Commuter line saya dari Stasiun Purwosari, Solo tiba di Stasiun Lempuyangan, Jogja pada Minggu (23/2/2025). Jam sudah menunjukkan pukul 19.30 WIB, tapi suasana masih hujan sejak siang tadi. Oleh karena itu, saya memutuskan tak langsung pulang dan duduk di ruang tunggu.
Sudah ada tiga kereta api yang melintas di jalur berbeda. Kereta api terakhir yang saya lihat tiba dari arah Surabaya. Ratusan orang turun dari tiap gerbong. Beberapa dari mereka membawa koper.
Salah satu penumpang yang baru saja turun dari kereta tersebut tak langsung keluar menuju pintu. Ia duduk di samping saya. Beberapa menit kami duduk, saya akhirnya memberanikan diri bertanya. Berharap ia tidak terganggu.
“Dari Surabaya, Kak?” tanya saya menjurus.

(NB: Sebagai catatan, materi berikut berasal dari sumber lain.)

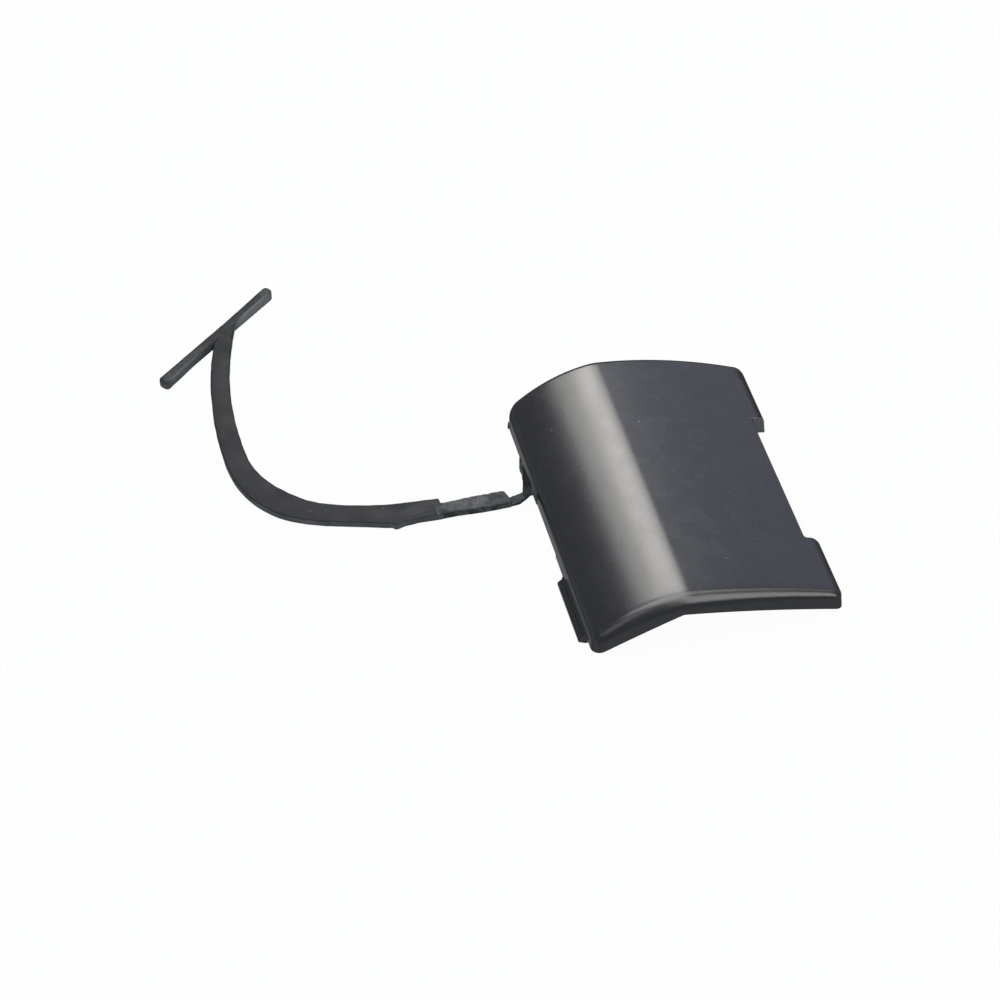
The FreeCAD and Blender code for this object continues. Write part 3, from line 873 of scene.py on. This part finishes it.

“Oh, iya Kak,” jawab perempuan tersebut.
Saya pun cerita kalau berasal dari Surabaya juga. Dari sanalah obrolan kami mengalir. Namanya, Dea (24). Ia pindah ke Jogja karena baru mendapatkan pekerjaan di agensi salah satu kreatif di sini. Sembari menunggu temannya menjemput, Dea hanya bisa duduk di bangku tunggu Stasiun Lempuyangan, Jogja dengan hati yang berkecamuk.
Bergulat dengan orang tua sebelum merantau
Bisa dibilang, Dea baru saja mengambil keputusan besar, sebab pada awalnya orang tuanya tak mengizinkan Dea jauh dari rumah. Apalagi, Surabaya, kata dia, terlihat lebih menjanjikan dari segi pekerjaan.
“Orang tuaku sebulan ini gloomy banget karena bener-bener banyak hal nggak terduga yang terjadi di anak pertamanya yang ndableg ini,” ucapnya terkekeh di Stasiun Lempuyangan, Jogja.
Sebelumnya, Dea sudah dua kali bekerja di Surabaya, tapi terus-terusan terkena lay off. Orang tuanya tak berhenti menasehati agar Dea memiliki pekerjaan tetap dan terjamin kesejahteraannya, seperti Pegawai Negeri Sipil (PNS). Namun, Dea keukeuh memilih pekerjaan yang sesuai dengan passion-nya.
“Sekarang mereka harus merelakan anaknya ini mbolang ke Jogja. Ya pasti berat, aku paham tapi at least aku sudah coba ya to?” ucap Dea mencoba meyakinkan diri.
Memantapkan hati di Stasiun Lempuyangan, Jogja
Keberangkatannya dari Surabaya ke Jogja bukan tanpa pertimbangan. Beberapa bulan terakhir ia sudah meyakinkan diri untuk merantau, termasuk bertanya kepada teman-temannya yang lebih dulu meninggalkan kota kelahiran mereka.
Namun, berkali-kali Dea memantapkan hati, ada saja hal yang membuatnya ragu. Sebab, hidup memang tak pasti. Ia sendiri tak pernah membayangkan harus kerja di luar Surabaya.
“Jujur, penawaran (gaji) yang aku dapat kemarin, cukup untuk membuatku ragu. Bisa nggak ya survive di sini dengan gaji segini,” ujar dia.
“Tapi saya nggak mau membebani diri saya sendiri, malah loro (sakit) pikir nanti,” lanjutnya.
Dea sendiri sebetulnya tak yakin apakah bisa lama dan betah tinggal di Jogja atau justru ‘secukupnya’ saja. Yang jelas, ia tak ingin menyesali keputusannya nanti. Ia berujar bakal mengusahakan yang terbaik. Tak lama setelah kami mengobrol, jemputan Dea akhirnya tiba. Ia pun pamit dari Stasiun Lempuyangan, Jogja.